A note of patriotism runs through Victorian literature. Tennyson, Dickens and Disraeli are inspired by a national pride and a sense of greatness in their country’s superiority over nations. Tennyson strikes the patriotic note in the following lines
                              It is the land that freemen till
                              That sober-suited freedom chose
                              A land of settled government,
                              A land of just and old renown,
                              Where freedom slowly broadens down
                              From precedent to precedent.
In one direction the literature of the Victorian age achieved a salient and momentous advance over the lecture of the Romantic Revival. The poets of the Romantic were interested in nature, in the past, and in a lesser degree in art, but they were not intensively interested in men and women.
           To Wordsworth the dalesmen of the lakes were a part of the scenery they moved in. He treated human being as natural objects and divested them of the complexities and passions of life as it is lived. The Victorian poets and novelists laid emphasis on men and women and imparted to them the same warmth and glow which the Romantic poets had given to nature. “The Victorian age extended to the complexities of human life, the imaginative sensibility which its predecessor had brought to bear on nature and history. The Victorian poets and novelists added humanity to nature and art as the subject matter of literature.”
                    We can say that in the literature the effect of patriotism. The writer focuses on national identity and patriotism in Victorian age.
Some other characteristics of this age
We found some other minor characteristics of Victorian age. A few literary artists of this age struck the note of revolt against
The Materialistic tendencies of the age, and sought to seek refuge in the overcharged atmosphere of the Middle escapist note is also perceptible in the Victorian literature, and this is particularly noticed in the works of the pre-Raphaelite poets. Morris busied himself in its legends and sagas. “There were some minor reversions to classicism, but taken largely, literature of the age continued to be romantic, in the novelty and variety of it’s from, in its search after undiscovered springs of truth and beauty, in its emotional and imaginative intensity.”

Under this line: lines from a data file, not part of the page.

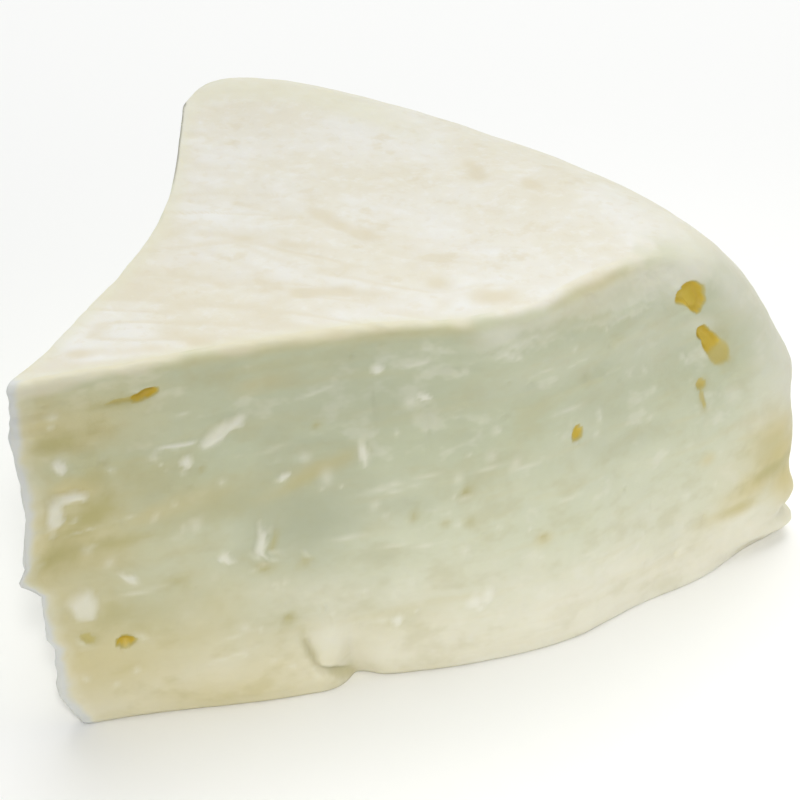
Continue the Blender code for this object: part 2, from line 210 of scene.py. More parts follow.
# Small dull pits, with their depth in mm
pits = (
    (25.4, 16.7, 0.75, 0.4, 0.3, 0.0), (27.1, 9.8, 0.45, 0.45, 0.35, 0.0), (29.7, 16.5, 0.55, 0.35, 0.25, 0.0),
    (15.7, 16.4, 0.7, 0.4, 0.2, 0.0), (48.6, 21.7, 0.45, 0.4, 0.3, 0.0), (42.7, 20.0, 0.35, 0.4, 0.2, 0.0),
    (58.0, 13.6, 0.4, 0.35, 0.2, 0.0), (19.7, 29.4, 0.35, 0.3, 0.2, 0.0), (32.6, 32.3, 0.6, 0.35, 0.2, 20.0),
)

# Raised smears and chips of curd, with their lift in mm
smears = (
    (21.4, 32.7, 1.6, 1.0, 0.45, 30.0), (24.0, 33.9, 1.9, 0.8, 0.3, 22.0), (22.6, 33.4, 2.4, 0.8, 0.3, 26.0),
    (17.4, 32.6, 3.4, 0.3, 0.14, 4.0), (26.1, 19.2, 0.6, 2.2, 0.45, 0.0), (22.2, 18.2, 0.8, 1.0, 0.25, -10.0),
    (5.6, 28.5, 2.7, 0.75, 0.35, 3.0), (3.9, 26.5, 1.0, 2.5, 0.5, 2.0), (5.2, 32.5, 0.9, 1.1, 0.3, 6.0),
    (5.4, 14.8, 1.9, 2.0, 0.5, 45.0),
    (48.4, 8.4, 1.2, 0.9, 0.35, 20.0), (50.2, 8.8, 0.9, 1.2, 0.35, -20.0), (49.2, 7.4, 0.6, 0.6, 0.25, 0.0),
    (37.2, 28.5, 0.6, 1.6, 0.25, 6.0), (39.6, 7.3, 0.9, 0.8, 0.25, 10.0),
    (44.5, 33.9, 0.9, 0.5, 0.2, -30.0), (39.6, 37.7, 0.8, 0.6, 0.2, 0.0),
    (28.4, 26.9, 0.9, 0.5, 0.25, 25.0), (18.3, 30.4, 0.7, 0.8, 0.2, 20.0), (11.4, 17.6, 0.8, 0.6, 0.15, 0.0),
)

# Scored lines, with their depth in mm
scores = (
    (38.8, 32.2, 0.22, 3.6, 0.25, -2.0), (44.7, 30.2, 0.22, 3.8, 0.2, -2.0),
    (72.5, 22.0, 0.22, 3.4, 0.12, -3.0), (76.5, 20.0, 0.25, 3.0, 0.12, 2.0), (80.5, 19.0, 0.2, 3.4, 0.12, -2.0),
    (29.2, 5.0, 0.35, 2.2, 0.8, 18.0), (31.4, 2.2, 0.4, 2.5, 0.9, 54.0),
)

# Where the cut is painted warmer: painted shade in the left hollow, under the lip at the front corner and along the
# rounded top edge, partly an ochre tint of the curd; strength from 0 to 1, here and in the darker patches below
warmerShade = (
    (2.0, 36.5, 14.0, 5.0, 0.8, 0.0), (2.0, 22.0, 14.0, 10.0, 0.85, 0.0), (2.0, 8.0, 22.0, 8.0, 0.85, 0.0),
    (18.0, 1.0, 22.0, 7.0, 0.65, 0.0), (31.0, 26.6, 5.0, 1.0, 0.5, 20.0), (6.0, 29.0, 3.6, 2.2, 0.9, 0.0),
    (58.0, 13.6, 1.1, 0.9, 0.5, 0.0), (14.0, 25.0, 9.0, 2.0, 0.6, 12.0), (26.5, 37.5, 3.0, 1.0, 0.4, 8.0),
    (94.0, 12.0, 6.0, 4.5, 1.0, 0.0), (90.5, 9.6, 6.0, 2.6, 0.9, 6.0), (87.0, 7.2, 4.5, 1.3, 0.8, 6.0),
    (82.1, 15.3, 0.9, 0.8, 0.6, 0.0), (72.0, 40.2, 14.0, 1.3, 0.3, 0.0), (96.0, 8.0, 5.0, 3.0, 1.0, 0.0),
    (102.0, 8.0, 6.0, 3.5, 0.9, 0.0), (93.0, 15.0, 5.0, 3.0, 0.9, 0.0), (74.0, 41.3, 12.0, 0.9, 0.6, 0.0),
    (30.0, 41.4, 26.0, 0.8, 0.4, 0.0),
)
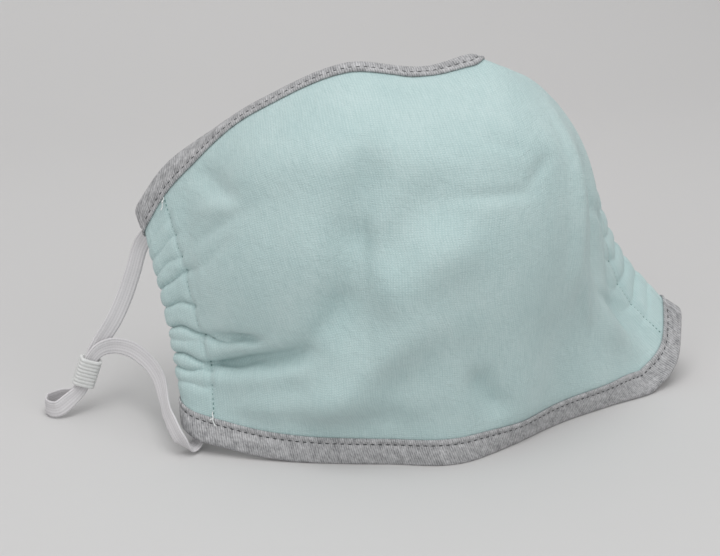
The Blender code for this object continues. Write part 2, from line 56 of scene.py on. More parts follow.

           Idealism is often considered as an age of doubt and pessimism. The influence of science is felt here. The whole age seems to be caught in the conception of man in relation to the universe with the idea of evolution.

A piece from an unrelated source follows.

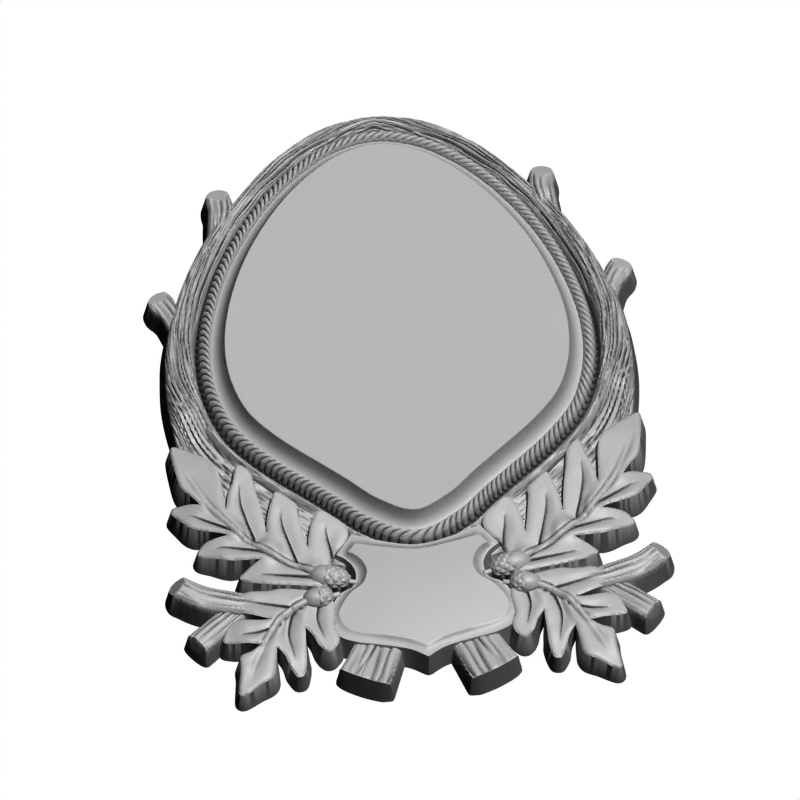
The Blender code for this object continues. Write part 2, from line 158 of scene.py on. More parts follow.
def nearest_on(points: np.ndarray, line: np.ndarray) -> tuple[np.ndarray, np.ndarray, np.ndarray]:
    """Where each plan point lies beside an open line.

    Each point is dropped square onto every segment, and the nearest foot is kept.

    Args:
        points: plan points, one a row.
        line: the line's points.

    Returns:
        The distance, the side (+1 to the left of the line's run, -1 to the right) and the share of
        the line's length at the foot, each an array with one value a point.
    """
    start, step = line[:-1, :2], np.diff(line[:, :2], axis=0)
    size = np.maximum((step ** 2).sum(1), 1e-12)
    lengths = line_lengths(line)
    results = []
    for batch in np.array_split(points, len(points) * len(line) // 1_500_000 + 1):
        reach = batch[:, None, :] - start[None]
        share = np.clip((reach * step).sum(2) / size, 0, 1)
        gap = reach - share[..., None] * step
        squared = (gap ** 2).sum(2)
        best = squared.argmin(1)
        rows = np.arange(len(batch))
        cross = step[best, 0] * reach[rows, best, 1] - step[best, 1] * reach[rows, best, 0]
        along = lengths[best] + share[rows, best] * np.sqrt(size[best])
        results.append((np.sqrt(squared[rows, best]), np.where(cross >= 0, 1.0, -1.0),
                        along / lengths[-1]))
    return tuple(np.concatenate(part) for part in zip(*results))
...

           Though, the age is characterized as practical and materialistic, most of the writers exalt a purely ideal life. It is an idealistic age where the great ideals like truth, justice, love, brotherhood, are emphasized by poets, essayists and novelists of the age.
           Thus, we can say that this is the age which is completely different than the age of Romanticism. It is the age of morality, realism, industrial development, patriotism, pessimism and development of prose and novels. That’s why the Victorian literature is the literature of realism rather than romance like Oliver Twist, Mill on the floss, Middlemarch, In Memoriam, etc. The literature of the Victorian age, in spite of its insistence on rationality, and an order born out of reason, could not completely cut off from the main springs of Romanticism. So after understanding these all characteristics we can easily understand the Victorian age.